Following the meeting, Azzam al-Ahmad, head of Fatah delegation to the dialogue with Hamas announced he will go to Cairo within few days to meet with the Egyptian leadership to follow up the efforts of ending the Palestinian division.

Ashraf Ajrami, the Ramallah-based writer and political analyst describes the developments as "positive," stressing on "the need to be reflected in concrete steps and immediate progress in the file of Palestinian reconciliation."

He told Xinhua that Hamas is required to dissolve the administrative committee it formed in the Gaza Strip months ago, without any delay, in order to halt the recent punitive measures, taken by Abbas against the Gaza Strip.

"This step will create a positive atmosphere for reconciliation and for achieving unity that the Palestinian cause is in need for, mainly in resuming the stalled peace process," said Ajrami. "There is a real reason to believe that things are changing for the better in light of the development of Egyptian relations with Hamas."

He went on saying that "this allows a greater margin for Cairo to move from the security file (on its border with the Gaza Strip) to other political files."

The internal Palestinian division began in 2007 after the Hamas violent takeover of the Gaza Strip following rounds of internal fighting with forces loyal to the Palestinian National Authority (PNA).

In response to seizing control of Gaza, President Abbas dismissed the national unity government, headed by Haneya. However, Hamas rejected the decision and kept a government that ruled the enclave.

Despite the formation of the first consensus government in June 2014 under the understandings of reconciliation reached two months earlier between a delegation from the PLO and Hamas in Gaza, it did not contribute to a practical end of split.

The consensus government kept accusing Hamas of not ruling Gaza and keeping a shadow government under its administration, while Hamas complained that the government neglected the Gaza Strip and didn't help resolving its growing crises, especially the salaries of 43,000 employees Hamas assigned since 2007.

Several months ago, Hamas form a "high committee" for running the daily affairs in the Gaza Strip, and announced that it will continue to work as long as the division exists. It insisted that it will end its work when the consensus government comes to Gaza to run the enclave's daily affairs.

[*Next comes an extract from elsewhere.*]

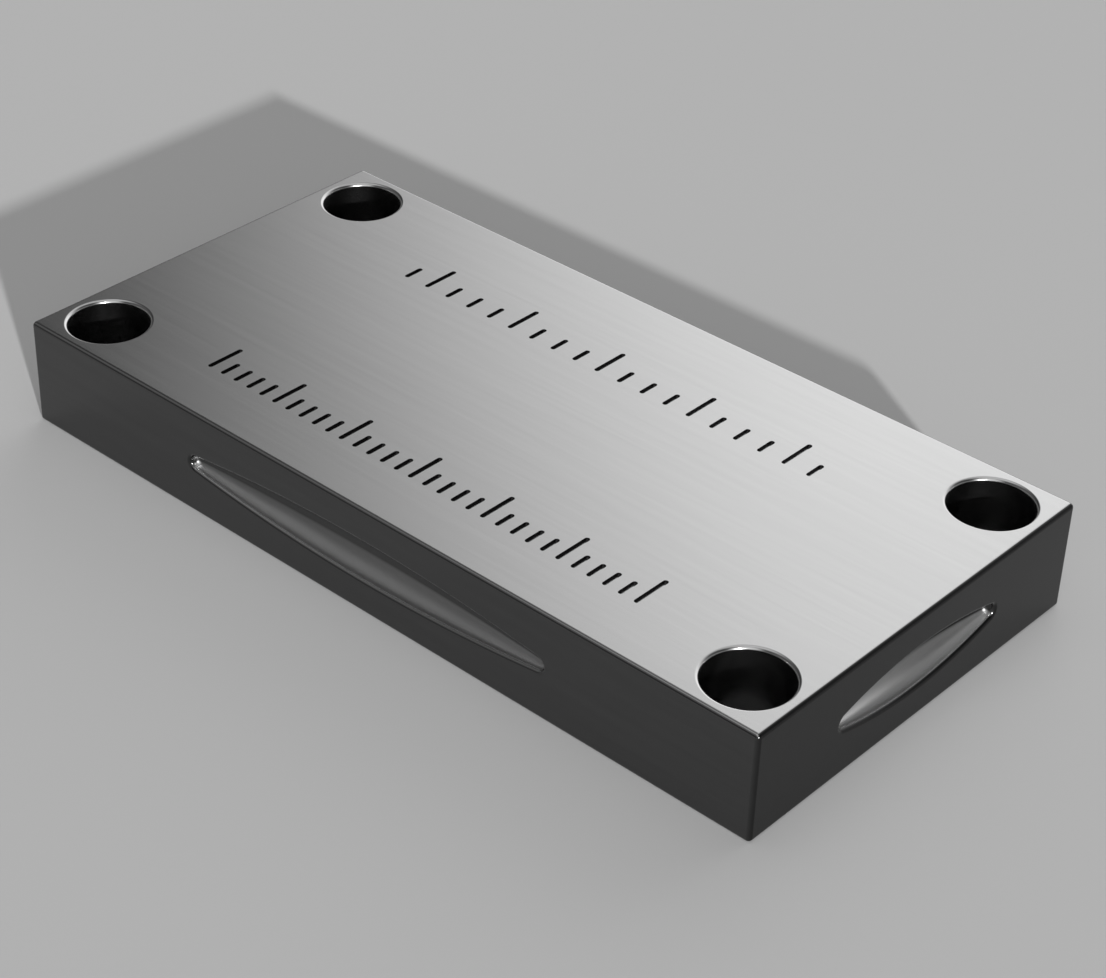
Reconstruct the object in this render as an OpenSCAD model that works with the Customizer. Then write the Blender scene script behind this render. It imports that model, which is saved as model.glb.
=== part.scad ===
// Riser block: a flat rectangular block with a clearance hole in each corner and a boat-shaped
// finger recess in each side. Two engraved rows of graduations run along the top.
// The block lies flat. X runs along its length, Y across it and Z up, and the origin is the
// middle of the underside.

/* [Block] */
// Length of the block
block_l = 101.6; // [84:0.1:160]
// Width of the block
block_w = 50.8; // [46:0.1:90]
// Thickness of the block, which is the height it adds under a foot
block_h = 12.7; // [10:0.1:30]
// Radius that rounds every outer edge and corner
edge_r = 0.5; // [0.2:0.1:1]

/* [Corner holes] */
// Diameter of the four through holes, a clearance fit for an M8 screw
hole_d = 9; // [4:0.1:10]
// Radius that rounds both rims of each hole
hole_rim_r = 0.4; // [0.1:0.1:0.8]
// Flat left between the rounded rim of a hole and the rounded edge of the block
hole_land = 0.6; // [0.4:0.1:1]

/* [Finger recesses] */
// Length of the recess in each long side, inside its rounded lip
long_recess_l = 50.2; // [20:0.1:56]
// Length of the recess in each short side, inside its rounded lip
short_recess_l = 25; // [12:0.1:26]
// Height of every recess at its middle, inside its rounded lip
recess_h = 4.8; // [3:0.1:6]
// Radius of the two tips of every recess
tip_r = 0.8; // [0.4:0.1:1.2]
// Radius that rounds the lip of every recess
lip_r = 0.5; // [0.2:0.1:0.8]

/* [Graduations] */
// Depth of the engraved strokes
stroke_depth = 0.3; // [0.1:0.1:0.8]
// Width of each stroke
stroke_w = 0.6; // [0.3:0.1:0.8]
// Length of a common stroke
stroke_l = 2.6; // [1.5:0.1:3.5]
// Length of a main stroke
main_stroke_l = 4.8; // [3.6:0.1:6]
// Distance from the front side to the front row, whose strokes stand 2 mm apart
front_row_gap = 7.4; // [6:0.1:9]
// Distance from the back side to the back row, whose strokes stand an eighth of an inch apart
back_row_gap = 10.2; // [8:0.1:12]
// Clear length kept between the rim of a corner hole and the end of a row
row_end_gap = 9; // [4:0.5:16]

/* [Hidden] */
$fn = 64;
// Facets round the whole circle of a long arc, of which a recess shows only a short run
long_arc_fn = 720;
// How far a cut that leaves the block runs past it
proud = 1;
// How far the cut for a lip runs into the hollow of its recess
overlap = 0.1;
// Share of a tip's radius to which the long arcs come near its centre
tip_fit = 0.985;
// Radius of the roll of a lip
roll_r = 1.05 * lip_r;
// Step from stroke to stroke in each row, and how many steps apart the main strokes stand
metric_step = 2;
metric_main = 5;
inch_step = 25.4 / 8;
inch_main = 4;
// Radius at which the rounded rim of a hole meets the face of the block
rim_reach = hole_d / 2 + hole_rim_r;
// Centres of the corner holes, from the middle of the block
hole_inset = edge_r + hole_land + rim_reach;
hole_x = block_l / 2 - hole_inset;
hole_y = block_w / 2 - hole_inset;
// Half the length that a row may take up
row_half_l = hole_x - rim_reach - row_end_gap;

// The cut that rounds one edge, l long about the origin, of a box that lies in the corner below
// x = r and y = r
module edge_cut(l, r) {
    linear_extrude(l, center = true)
        difference() {
            square(r + proud);
            circle(r);
        }
}

// The cut that rounds one corner, of a box that lies below x = r, y = r and z = r
module corner_cut(r) {
    difference() {
        cube(r + proud);
        sphere(r);
    }
}

// A box with every edge and corner rounded, standing on z = 0
module rounded_box(size, r) {
    core = size - 2 * r * [1, 1, 1];
    translate([0, 0, size.z / 2])
        difference() {
            cube(size, center = true);
            for (i = [0, 1], j = [0, 1]) {
                mirror([i, 0, 0])
                    mirror([0, j, 0])
                        translate([core.x / 2, core.y / 2, 0])
                            edge_cut(core.z, r);
                mirror([i, 0, 0])
                    mirror([0, 0, j])
                        translate([core.x / 2, 0, core.z / 2])
                            rotate([90, 0, 0])
                                edge_cut(core.y, r);
                mirror([0, i, 0])
                    mirror([0, 0, j])
                        translate([0, core.y / 2, core.z / 2])
                            rotate([0, -90, 0])
                                edge_cut(core.x, r);
                for (k = [0, 1])
                    mirror([i, 0, 0])
                        mirror([0, j, 0])
                            mirror([0, 0, k])
                                translate(core / 2)
                                    corner_cut(r);
            }
        }
}

// The cut that rounds one rim of a hole, with the face of the block at z = 0
module rim_cut() {
    rotate_extrude()
        difference() {
            translate([0, -hole_rim_r])
                square([rim_reach, hole_rim_r + proud]);
            translate([rim_reach, -hole_rim_r])
                circle(hole_rim_r);
        }
}

// The cut for one corner hole, a plain bore with both rims rounded
module hole_cut() {
    translate([0, 0, -proud])
        cylinder(h = block_h + 2 * proud, d = hole_d);
    translate([0, 0, block_h])
        rim_cut();
    rotate([180, 0, 0])
        rim_cut();
}

// Radius of the long arcs of an oval with half-axes a and b. They stop just inside the circles of
// the two tips, which cross them at a slight angle.
function long_r(a, b) =
    (pow(a - tip_r, 2) + pow(b, 2) - pow(tip_fit * tip_r, 2)) / (2 * (b - tip_fit * tip_r));

// Half the angle that a long arc turns through from tip to tip
function long_turn(a, b) = asin((a - tip_r) / (long_r(a, b) - tip_fit * tip_r));

// An oval with half-axes a and b, in which two long arcs run into two round tips
module oval(a, b) {
    r = long_r(a, b);
    intersection() {
        square([2 * r * sin(long_turn(a, b)), 4 * b], center = true);
        translate([0, b - r])
            circle(r, $fn = long_arc_fn);
        translate([0, r - b])
            circle(r, $fn = long_arc_fn);
    }
    for (side = [-1, 1])
        translate([side * (a - tip_r), 0])
            circle(tip_r);
}

// Half the section of the cut for a lip at radius r about the y axis, from radius inner outwards.
// The roll is slightly larger than its reach, so that it meets the wall of the recess at a blunt
// angle.
module lip_section(inner, r) {
    difference() {
        translate([inner, -lip_r])
            square([r + lip_r - inner, lip_r + proud / 2]);
        translate([r + lip_r, -roll_r])
            circle(roll_r, $fn = 64);
    }
}

// The cut that rolls a side of the block, at z = 0, in over the outline of an oval
module lip_cut(a, b) {
    r = long_r(a, b);
    turn = long_turn(a, b);
    for (half = [0, 180])
        rotate([0, 0, half]) {
            translate([0, b - r, 0])
                rotate([0, 0, 90 - turn])
                    rotate_extrude(angle = 2 * turn, $fn = long_arc_fn)
                        lip_section(r - overlap, r);
            translate([a - tip_r, 0, 0])
                rotate_extrude()
                    lip_section(0, tip_r);
        }
}

// The hollow of a recess inside its lip, from z = 0 down and for the wall of the lip upwards. The
// bowl is half of the body that an oval makes when it turns about its length.
module hollow_cut(a, b) {
    linear_extrude(proud + lip_r)
        oval(a, b);
    rotate([0, 90, 0])
        rotate([0, 0, -90])
            rotate_extrude(angle = 180)
                intersection() {
                    rotate(90)
                        oval(a, b);
                    translate([0, -2 * a])
                        square([2 * b, 4 * a]);
                }
}

// The cut for one finger recess of length l, with the side of the block at z = 0
module recess_cut(l) {
    lip_cut(l / 2, recess_h / 2);
    translate([0, 0, -lip_r])
        hollow_cut(l / 2, recess_h / 2);
}

// Places a cut at half height on one side of the block, for turn 0 the front and for 90 an end
module on_side(turn, distance) {
    rotate([0, 0, turn])
        translate([0, -distance, block_h / 2])
            rotate([90, 0, 0])
                children();
}

// The cut for one stroke with round ends, l long from its foot at y = 0
module stroke_cut(l) {
    linear_extrude(stroke_depth + proud) {
        translate([-stroke_w / 2, stroke_w / 2])
            square([stroke_w, l - stroke_w]);
        for (y = [stroke_w / 2, l - stroke_w / 2])
            translate([0, y])
                circle(d = stroke_w);
    }
}

// The cut for one row of graduations, centred on x = 0
module row_cut(step, main) {
    each_side = floor(row_half_l / step);
    for (i = [-each_side : each_side])
        translate([i * step, 0, 0])
            stroke_cut(i % main == 0 ? main_stroke_l : stroke_l);
}

module riser_block() {
    color("dimgray")
        difference() {
            rounded_box([block_l, block_w, block_h], edge_r);
            for (x = [-hole_x, hole_x], y = [-hole_y, hole_y])
                translate([x, y, 0])
                    hole_cut();
            for (turn = [0, 180]) {
                on_side(turn, block_w / 2)
                    recess_cut(long_recess_l);
                on_side(turn + 90, block_l / 2)
                    recess_cut(short_recess_l);
            }
            translate([0, 0, block_h - stroke_depth]) {
                translate([0, front_row_gap - block_w / 2, 0])
                    row_cut(metric_step, metric_main);
                translate([0, block_w / 2 - back_row_gap - main_stroke_l, 0])
                    row_cut(inch_step, inch_main);
            }
        }
}

riser_block();
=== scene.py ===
import math

import bpy
from mathutils import Matrix, Vector
from mathutils.geometry import tessellate_polygon


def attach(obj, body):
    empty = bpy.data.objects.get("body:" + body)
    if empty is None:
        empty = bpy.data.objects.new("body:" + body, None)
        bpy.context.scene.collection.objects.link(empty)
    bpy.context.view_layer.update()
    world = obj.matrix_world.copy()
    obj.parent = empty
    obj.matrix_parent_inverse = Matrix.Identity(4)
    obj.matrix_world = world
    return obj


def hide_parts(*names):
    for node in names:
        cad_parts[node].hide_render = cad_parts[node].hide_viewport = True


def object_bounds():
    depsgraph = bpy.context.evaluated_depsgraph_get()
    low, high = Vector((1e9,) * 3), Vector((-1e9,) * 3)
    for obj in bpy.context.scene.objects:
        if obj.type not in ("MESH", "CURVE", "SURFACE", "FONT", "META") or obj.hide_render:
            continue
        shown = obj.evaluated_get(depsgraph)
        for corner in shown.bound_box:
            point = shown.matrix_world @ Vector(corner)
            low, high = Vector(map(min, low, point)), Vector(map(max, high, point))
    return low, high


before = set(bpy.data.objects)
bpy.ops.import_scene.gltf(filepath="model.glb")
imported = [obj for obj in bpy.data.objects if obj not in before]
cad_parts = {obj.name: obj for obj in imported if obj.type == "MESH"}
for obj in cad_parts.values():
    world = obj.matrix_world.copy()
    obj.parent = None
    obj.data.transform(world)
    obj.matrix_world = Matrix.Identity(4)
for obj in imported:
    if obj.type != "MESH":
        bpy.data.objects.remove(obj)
cad_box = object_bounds()
scene = bpy.context.scene
MM = 0.001

# Camera, fitted to the outline of the block in the photograph. Its place is in metres.
PHOTO_W = 1106
FOCAL_PX = 2639
CAMERA_AT = Vector((0.1549, -0.1737, 0.1619))
AZIMUTH, ELEVATION, ROLL = (math.radians(a) for a in (42.14, 34.60, 1.31))
SHIFT = (0.0375, 0.0072)
SENSOR_MM = 36
# Nearest and farthest distance that the camera shows, in metres
CLIP = (0.01, 20)

# Sun, in the direction that lays the shadow where the photograph has it
SUN_FROM = Vector((42.2, -24.3, 12.7)).normalized()
SUN_STRENGTH = 4.2
SUN_ANGLE = math.radians(1.5)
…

In response to Hamas reject to dissolve the administrative committee, Abbas took a series of "punitive steps" against Gaza, mainly reducing the salaries of PNA employees and sending 7,000 of them to early retirement, while reducing the funding of basic services for the enclave.

Hamza Abu Shanab, a Gaza-based political analyst told Xinhua that Egypt at this stage restored "the lead" in the file of Palestinian reconciliation. He expected that Cairo will soon launch an initiative for this purpose.

Abu Shanab stresses on the importance of Egypt in moving the file of reconciliation and ending its stagnation, particularly Cairo vision is acceptable to most of the Palestinian factions and has a weight and influence on the Palestinian issue.

Abu Shanab also expects that relations between Hamas and Egypt will be strengthened in the coming stage, even if the desired progress is achieved in the reconciliation file "in the light of Hamas' keenness not to escalate with Egypt."

For his part, the political analyst from Gaza, Mustafa Ibrahim, said that Hamas "rushed" to Cairo because of the worsening crisis in Gaza and because of the increasingly difficult humanitarian situation and the need for urgent solutions.

Fatah and Hamas have reached a number of bilateral understandings within a comprehensive framework of the Palestinian factions and under the auspices of Egypt and other Arab countries, but failed to put an end to the internal divisions and restore the desired unity between the West Bank and the Gaza Strip.

Instead of continuing to implement the reconciliation understandings, a series of measures taken by the two movements considered that they gradually contributed to the consolidation of the situation of division, especially with regard to Hamas taking full administrative and security control in the Gaza Strip.

Over the years of division, the developments in the regional situation have affected the Palestinian division, especially in terms of progress or retreat from both sides (Fatah and Hamas) and the desire of each party to build alliances that strengthen its position at the expense of the other party.

Therefore, the head of the Institute for Democratic Studies in Ramallah, George Jaqman, underestimates his expectations of a "real breakthrough" in the file of Palestinian reconciliation, whether sponsored by Egypt or elsewhere.

The files of the differences between Fatah and Hamas have worsened significantly over the past two years, showing the extent of deepening the internal Palestinian division and the difficulty of concluding it soon.

He points out that the internal division has created a reality that is divided between two regimes that govern individually in Gaza and the West Bank. They have special interests linked to the Authority, and both refuse to surrender to the other side.

Jaqman also stresses on the existence of political considerations that have sharpened the division between the Israeli and American rejection of the Hamas entry into the PLO or the integration of its elements within the framework of the Palestinian Authority.